Puis l’offre s’est rapidement étoffée avec des solutions de télé-relève en réseau fixe qui permettent de récupérer l’index au sein d'un système central de gestion sans aucun déplacement. Sans qu’un technicien ne se déplace, les données selon cette technologie sont enregistrées en continu et en temps réel puis retransmises sur un PC à un poste central de gestion pour être analysées et exploitées. Mais contrairement à la radio-relève en réseau mobile, la télé-relève en réseau fixe nécessite une infrastructure composée de répéteurs et de concentrateurs qui retransmettent les relevés de consommation collectés par le module radio installé sur le compteur d'eau. D'où un coût d'investissement plus important (évalué à + 30 %) que celui de la radio-relève.
Pionniers en matière de télé-relève, de grands distributeurs d'eau privés, tels que Veolia Eau en 2000, Saur en 2003 et Lyonnaise des Eaux en 2005 développèrent massivement leurs propres systèmes de communication profitant des progrès technologiques dans le domaine de la radio et des transmissions des données (internet, GSM, etc.).
Dans le même temps, la problématique de la maîtrise des ressources aboutit à une prise de conscience des professionnels de l'eau, des élus, mais aussi de l'opinion publique. Plusieurs dispositifs réglementaires virent le jour, en particulier le décret n° 2007-675 du 2 mai 2007 imposant aux maires dans leur rapport annuel sur le service d’eau d'introduire dorénavant des indicateurs de performance (volumes de perte en eau sur le réseau). D’où une obligation de performance accrue de la part des services de l'eau privés ou publics vis-à-vis de leurs abonnés.
Comptages intelligents
Ainsi porté par des facteurs technologiques, environnementaux et réglementaires (bientôt renforcés par de nouveaux dispositifs avec le Grenelle de l'environnement sur le suivi de rendement) le marché de la télé-relève a fortement évolué ces 5 dernières années. « Désormais on nous demande d’augmenter la densité de la relève et la pertinence des informations », souligne Licia Maradin. « Nos clients nous demandent plus qu’un index pour la facturation.

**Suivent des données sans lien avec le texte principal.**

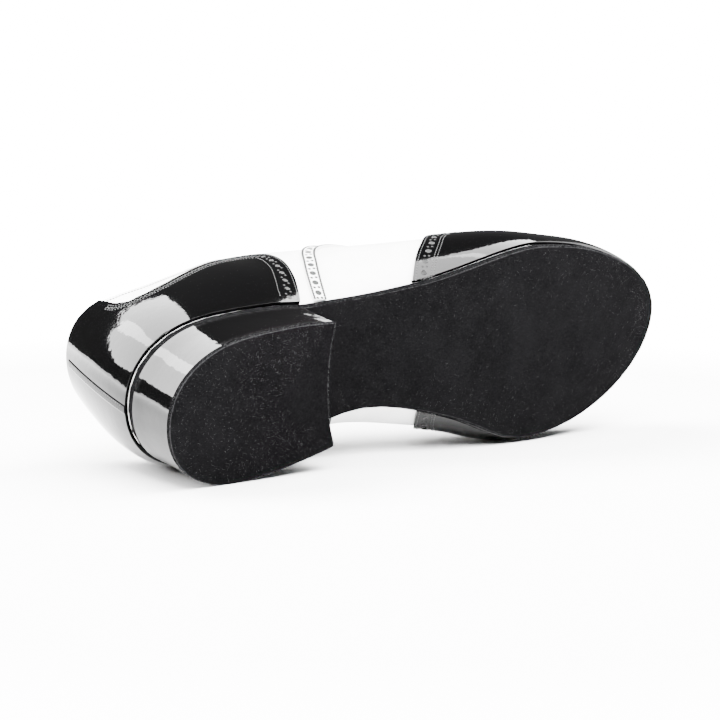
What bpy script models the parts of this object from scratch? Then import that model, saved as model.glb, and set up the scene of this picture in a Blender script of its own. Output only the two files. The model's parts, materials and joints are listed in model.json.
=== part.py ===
"""A right two-tone ballroom lace-up shoe with a low covered heel, at rest on its medial side."""

import math

import bmesh
import bpy
import numpy as np
from mathutils import Matrix

MM = 0.001

# The last, in millimetres.
LENGTH = 288.0
BALL_WIDTH = 94.0
INSTEP_HEIGHT = 104.0
HEEL_HEIGHT = 20.4
SEAT_RISE = 4.7
TOE_SPRING = 7.4
TREAD = 0.645
BREAST = 0.285
TOE_ASIDE = 0.1124
ARCH_FULLNESS = 3.71

# Thicknesses and clearances.
GAP = 0.3
OVERLAY_GAP = 0.7
TONGUE_GAP = 0.9
SOLE_THICK = 3.6
FEATHER_INSET = 0.6
LIFT_THICK = 2.0
INSOLE_THICK = 2.6
INSOLE_CLEAR = 0.5
WALL = 1.9
OVERLAY_THICK = 1.0
BAND_THICK = 0.7
BAND_WIDTH = 6.4
TONGUE_THICK = 1.8
LACE_RADIUS = 1.1
EYELET_RADIUS = 1.9
EYELET_SETBACK = 5.4

# The heel.
HEEL_TAPER = 1.25
HEEL_WAIST = 0.9
BREAST_HOLLOW = 3.4
BREAST_RAKE = 1.2

# Where the ribs of the upper gather, as shares of the length.
HEEL_CORE = 0.115
TOE_CORE = 0.935

# How far the front seam of each quarter and the lacing reach, as shares of the length.
FACING_TOP = 0.41
THROAT = 0.605
FACING_GAP_TOP = 7.0
FACING_GAP_LOW = 2.6
LACE_ROWS = (0.432, 0.468, 0.504, 0.540, 0.576)
TONGUE_TOP = 0.372
TONGUE_END = 0.64
TONGUE_HALF = 21.0

# Edge of the sole: share along the length, half width to the lateral and medial side as shares of the ball width.
OUTLINE = (
    (0.0171, 0.178, 0.178),
    (0.046, 0.263, 0.263),
    (0.087, 0.318, 0.318),
    (0.140, 0.336, 0.336),
    (0.195, 0.332, 0.332),
    (0.250, 0.317, 0.317),
    (0.290, 0.298, 0.300),
    (0.330, 0.290, 0.283),
    (0.375, 0.287, 0.266),
    (0.430, 0.299, 0.283),
    (0.490, 0.325, 0.335),
    (0.550, 0.368, 0.410),
    (0.610, 0.406, 0.512),
    (0.670, 0.413, 0.581),
    (0.730, 0.384, 0.595),
    (0.790, 0.339, 0.585),
    (0.850, 0.271, 0.547),
    (0.900, 0.195, 0.493),
    (0.940, 0.121, 0.427),
    (0.970, 0.045, 0.354),
    (0.990, -0.036, 0.275),
)

# Crown of the upper: share along the length, height as a share of the instep, then its step to the medial side
# and the lean of the walls below it, both as shares of the ball width.
RIDGE = (
    (0.00, 1.330, 0.000, -0.090),
    (0.10, 1.310, 0.000, -0.050),
    (0.20, 1.250, 0.005, -0.025),
    (0.30, 1.150, 0.020, -0.010),
    (0.40, 1.000, 0.042, 0.000),
    (0.50, 0.825, 0.068, 0.000),
    (0.60, 0.655, 0.098, 0.000),
    (0.70, 0.525, 0.118, 0.000),
    (0.80, 0.430, 0.133, 0.000),
    (0.90, 0.368, 0.138, 0.000),
    (1.00, 0.330, 0.130, 0.000),
)

# Cross sections: share along the length, lateral and medial squareness, lateral and medial swell as shares of
# the ball width, and how low each swell sits.
SECTION = (
    (0.00, 2.10, 2.10, 0.004, 0.004, 3.0, 3.0),
    (0.10, 2.65, 2.10, 0.030, 0.092, 2.4, 2.6),
    (0.25, 2.95, 2.30, 0.091, 0.126, 1.5, 2.6),
    (0.38, 3.05, 2.46, 0.130, 0.160, 1.4, 3.0),
    (0.50, 2.64, 2.43, 0.113, 0.137, 1.5, 3.0),
    (0.60, 2.50, 2.39, 0.064, 0.080, 1.7, 2.6),
    (0.70, 2.32, 2.37, 0.026, 0.036, 2.0, 2.0),
    (0.80, 2.41, 2.42, 0.015, 0.018, 2.0, 2.0),
    (0.90, 2.48, 2.48, 0.015, 0.016, 2.0, 2.0),
    (1.00, 2.53, 2.53, 0.015, 0.015, 2.0, 2.0),
)

# Top line: share along the length, height as a share of the rise from the sole's edge to the crown.
TOPLINE = (
    (0.00, 0.487),
    (0.03, 0.472),
    (0.055, 0.445),
    (0.08, 0.408),
    (0.11, 0.380),
    (0.15, 0.390),
    (0.20, 0.435),
    (0.26, 0.530),
    (0.32, 0.655),
    (0.38, 0.855),
    (0.41, 0.985),
    (0.43, 1.000),
)

# Edge of the sole in section: share of its thickness, how far in.
SOLE_EDGE = (
    (0.00, 1.30),
    (0.14, 0.35),
    (0.45, 0.00),
    (0.80, 0.15),
    (1.00, 0.50),
)

# Rear edge of the winged toe cap: share of the way from sole to crown, share along the length.
WING = (
    (0.00, 0.474, 0.474),
    (0.07, 0.500, 0.501),
    (0.16, 0.534, 0.536),
    (0.25, 0.563, 0.564),
    (0.32, 0.588, 0.588),
    (0.45, 0.628, 0.628),
    (0.62, 0.668, 0.668),
    (0.78, 0.680, 0.680),
    (0.90, 0.664, 0.664),
    (1.00, 0.634, 0.634),
)

# Front edge of the counter: share of its height, share along the length.
COUNTER_FRONT = (
    (0.00, 0.285, 0.285),
    (0.13, 0.298, 0.298),
    (0.27, 0.310, 0.310),
    (0.42, 0.319, 0.319),
    (0.56, 0.325, 0.325),
    (0.75, 0.327, 0.327),
    (0.88, 0.324, 0.324),
    (0.95, 0.316, 0.316),
    (1.00, 0.298, 0.298),
)

# Top edge of the counter: share along the length, height as a share of the rise to the crown.
COUNTER_TOP = (
    (0.0000, 0.476),
    (0.0300, 0.460),
    (0.0500, 0.438),
    (0.0560, 0.424),
    (0.0600, 0.352),
    (0.0670, 0.308),
    (0.0880, 0.280),
    (0.1230, 0.291),
    (0.1630, 0.335),
    (0.2060, 0.390),
    (0.2430, 0.430),
    (0.2840, 0.470),
    (0.3300, 0.475),
)

# Middle of the quarter's front band: share of the rise from sole to crown, share along the length.
BAND = (
    (0.00, 0.324, 0.324),
    (0.06, 0.332, 0.332),
    (0.15, 0.345, 0.345),
    (0.26, 0.363, 0.363),
    (0.33, 0.375, 0.375),
    (0.41, 0.393, 0.393),
    (0.50, 0.420, 0.420),
    (0.62, 0.466, 0.466),
    (0.74, 0.522, 0.522),
    (0.83, 0.568, 0.568),
    (0.885, 0.598, 0.598),
)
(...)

Ils veulent une information plus riche ».
Et pour cause : la télé-relève offre de nombreux avantages.
Pour les professionnels gestionnaires de réseau d'eau (collectivités, gestionnaires de parcs immobiliers ou sites industriels), la télé-relève est en effet un outil stratégique du suivi de la distribution d’eau. Elle permet notamment de mieux surveiller et entretenir les réseaux d’eau, de suivre la
Performance de comptage, superviser en temps réel les consommations, détecter les fuites et suivre les rendements.

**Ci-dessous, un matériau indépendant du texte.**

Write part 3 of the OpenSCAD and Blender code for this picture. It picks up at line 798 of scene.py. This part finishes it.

Pour les collectivités en charge du service public de l'eau, la télé-relève rend possible la mise en place de politiques de tarification saisonnières, notamment dans les zones touristiques.
Enfin, pour les consommateurs, la télé-relève améliore le service rendu. En particulier, elle supprime les estimations de consommation en cas de non-relevé. En cas de déménagement ou emménagement, les usagers n’ont plus besoin de communiquer leur index. Et ce n’est pas tout ! La télé-relève offre de nouveaux services en matière de suivi de consommation. Les abonnés peuvent à tout moment consulter l'historique de leur consommation réelle au jour le jour en créant un espace internet (avec accès confidentiel) sur un portail mis en ligne par leur service d’eau. La télé-relève constitue de ce fait un moyen efficace pour inciter à un comportement éco-responsable confrontant les usagers aux chiffres réels de leur consommation. S'ils le souhaitent, les abonnés peuvent par ailleurs être alertés (via des SMS) en cas de suspicion de fuite ou de consommation anormale.
Les délégataires de services publics comme Veolia Eau, Lyonnaise des Eaux et Saur furent les premiers à offrir de telles prestations destinées aux abonnés, appelées aussi « smart meters » ou comptage intelligent.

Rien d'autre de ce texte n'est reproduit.